The Reprogramming of Jeremy is an important film and people should take time and see it. I’m not sure how, or even if, it will be distributed. The thing is, the world is crazy and art like this gives us a grounding – or at least a caution of what we’ve won and what we could lose.

Murder on Cue — Great Cast Work

Somebody asked me to review “Murder On Cue” this year’s fund raiser for Newark’ Del. Chapel Street Players, playing this weekend and next. For more info go to
The cast is so huge I won’t be able to mention everyone; they were all wonderful.
The show starts out, it seems, as an homage to the 1976 Neil Simon comedy “Murder by Death” and the longtime favorite board game Clue. I could be wrong, but it sure felt that way.
There’s the deaf housekeeper, the nun with a vow of silence, the beauty queen, and the usual suspects in any mystery spoof. It was actually quite effective. This campy tribute goes on for about 15 minutes.
That’s where things change.
Scott F. Mason, the Writer and director of “Murder on Cue,” is shot. The house lights come up and an investigation of the entire cast, crew, and house staff begins under the watchful eye of FBI Agent Sawinski played with pitch perfection by Andre Wilkins.
I knew he was a good actor, but his performance last night cemented him as a great leading man kind of guy.
A plug for Nicole Pierce. She has a certain indescribable vibe (or presence) that I just love; she was her usual superb self this particular evening. Will someone please put her in a leading role!? Jeepers.
Back to the show.
I don’t know if I had ever seen Courtney Lynahan before, but I really liked her as the vow of silence nun and the pilfering cast member (oops don’t want to give too much away).
I can’t go any further without mentioning five of my favorites in the CSP stable of stars. I just love Michelle Cullen, Judy David, Peter Kuo (who is hilarious btw), Michelle Opaleski, and Brian M. Touchette. Each one was superb and acted with great skill. They heightened the tomfoolery and suspense. Bravo!!
As I said in previous reviews – I love Susan Boudreax and Susie Moak. They knock my socks off.
I had never seen Ann Matthews act Before, but she too, was a delightful surprise. She appeared with her husband of 33 years Pete Matthews. I had never seen him act either. Whenever I see him he has a hammer in his hand; this time he had a cigar. Regardless of hand tool, he did an excellent job.
Remember the gloriously evil bad guy in CSP’s production of 1984? That was Zack Jackson. In this show, he played a hilarious loudmouth plumber and then himself as the show progressed. BTW, he has one of my favorite actor skills – he makes great faces.
I’ll tell you who doesn’t get enough credit around here — Heather McCarty. She is a blast to watch and also makes great faces. I always see her doing something interesting down stage left. Isn’t that weird?
Renee G. O’leary celebrated her 55th consecutive fund raiser. She was delightful as Boddy and took a second to show off her great legs to audience.
Danielle Jackomin played bestselling murder mystery novelist LC. She is always fun to watch. Pay attention to her last couple of minutes on stage, those are pretty special.
I don’t know who Darin Bishop is. I think he got swallowed up in the crowd of actors after the shooting of Mr. Mason. He is listed as the EMT in the program, so maybe I had a bad seat and just couldn’t see him.
The last time I saw Patricia Lake was last Spring when she appeared in Holy Traffic. She was delightful.
I really enjoyed Matthew Brown’s performance of Newark policeman Bernhart. It had an honesty and naivety that was really refreshing when juxtaposed to the snarky witness interviews of Mr. Mason’s shooting/murder.
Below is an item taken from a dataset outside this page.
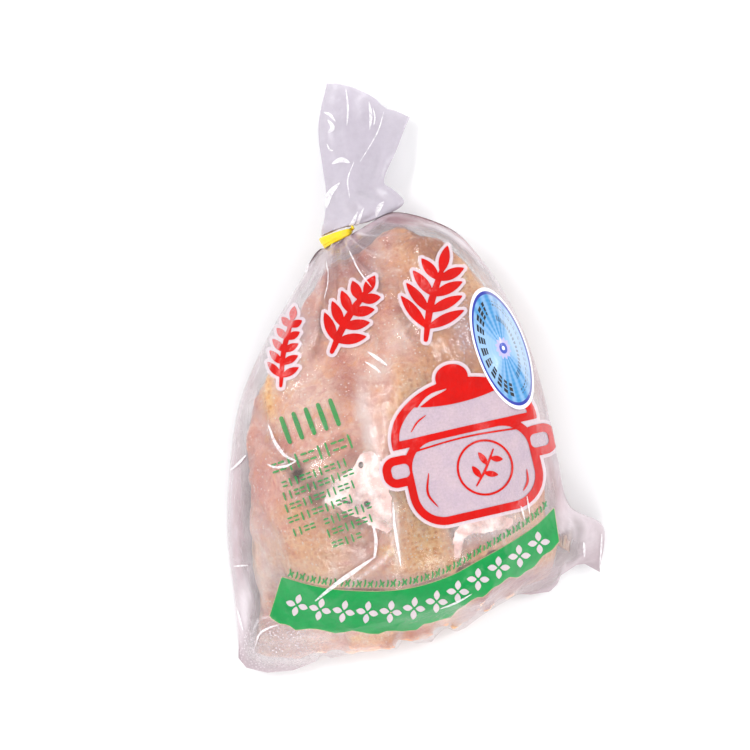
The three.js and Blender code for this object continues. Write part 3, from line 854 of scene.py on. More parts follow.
WHITE_FAT = [
    (-24, -90, 5, 60, 3, 0.6), (-22, 90, 14, 16, 30, 0.5), (45, -98, 13, 15, 0, 1.1),
    (75, -94, 24, 14, 15, 0.75), (-140, -215, 44, 24, 0, 0.7), (-95, -140, 44, 10, -10, 0.2),
    (-156, -140, 16, 44, 0, 0.5), (-52, 8, 9, 40, 8, 0.75), (-40, 60, 16, 12, 30, 0.5),
    (-45, -132, 22, 12, 20, 0.2), (-120, 70, 24, 40, 10, 0.35), (-60, -60, 50, 60, 0, 0.2),
]
CRUMPLED_SKIN = [
    (-165, -35, 34, 34, 0, 1.0), (-110, -55, 30, 26, 0, 0.6), (-100, -190, 120, 22, 0, 0.6),
    (70, -105, 60, 25, 20, 0.5), (-70, -90, 60, 30, 0, 0.4),
]
# Hollows of the skin on the print grid, pressed in and painted with dark shade: middle, half width, half
# length, turn, strength.
SHADED_HOLLOWS = [
    (-124, -44, 7, 9, 30, 1.1), (-112, -56, 10, 6, 30, 0.5), (-104, -70, 7, 8, 0, 0.5),
    (-59, -35, 2.2, 2.6, 0, 0.6), (-53, -74, 3.4, 3.8, 0, 0.8), (-72, -71, 6, 2.6, 10, 0.7),
    (-131, -30, 6, 3, 30, 0.3), (-72, -90, 18, 3, -18, 0.4), (-100, -54, 6, 9, -40, 0.35),
]


# ------------------------------------------------------------------ the film

def neck_rib(side):
    """The rib at the lower (-1) or upper (1) end of the neck."""
    t = math.radians(NECK["tilt"])
    x = NECK["x"] - side * NECK["length"] / 2 * math.sin(t)
    y = NECK["y"] + side * NECK["length"] / 2 * math.cos(t)
    dx, dy = NECK["half_width"] * math.cos(t), NECK["half_width"] * math.sin(t)
    return ((x - dx, y - dy, NECK["z"]), (x + dx, y + dy, NECK["z"]), 0, NECK["half_height"])


def rib_grid(keys, steps, columns, edge=((0, 0), (1, 0))):
    """Points of a panel, rib by rib, from its key ribs, with the ribs' numbers. The first
    rib follows `edge`, which fades out towards the second."""
    at = np.linspace(0, len(keys) - 1, (len(keys) - 1) * steps + 1)
    left = smooth_line([k[0] for k in keys], at)
    right = smooth_line([k[1] for k in keys], at)
    arch = smooth_line([(k[2], 0, i) for i, k in enumerate(keys)], at)[:, 0]
    share = (1 - np.cos(np.linspace(0, math.pi, columns + 1))) / 2
    across = right - left
    across[:, 2] = 0
    across /= np.linalg.norm(across, axis=1, keepdims=True)
    forwards = np.stack([-across[:, 1], across[:, 0], np.zeros(len(at))], 1)
    fade = np.maximum(0, 1 - at) ** 2
    bow = arch[:, None] * np.sin(math.pi * share) + fade[:, None] * np.interp(share, *zip(*edge))
    bow = bow[:, :, None] * forwards[:, None, :]
    return left[:, None] + (right - left)[:, None] * share[None, :, None] + bow, at, share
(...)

Walt Osborne played Major General Cleopold Poupon and was especially good throughout the sho0,w but really shined in the first few minutes with a small dance bit that got entire audience clapping.
I guess that’s it. Not a whole lot more to say. There is a bunch of people acting and you’ll like them. The show and the cause (CSP Fund Raiser) are a good place to spend your entertainment dollar. So go see it.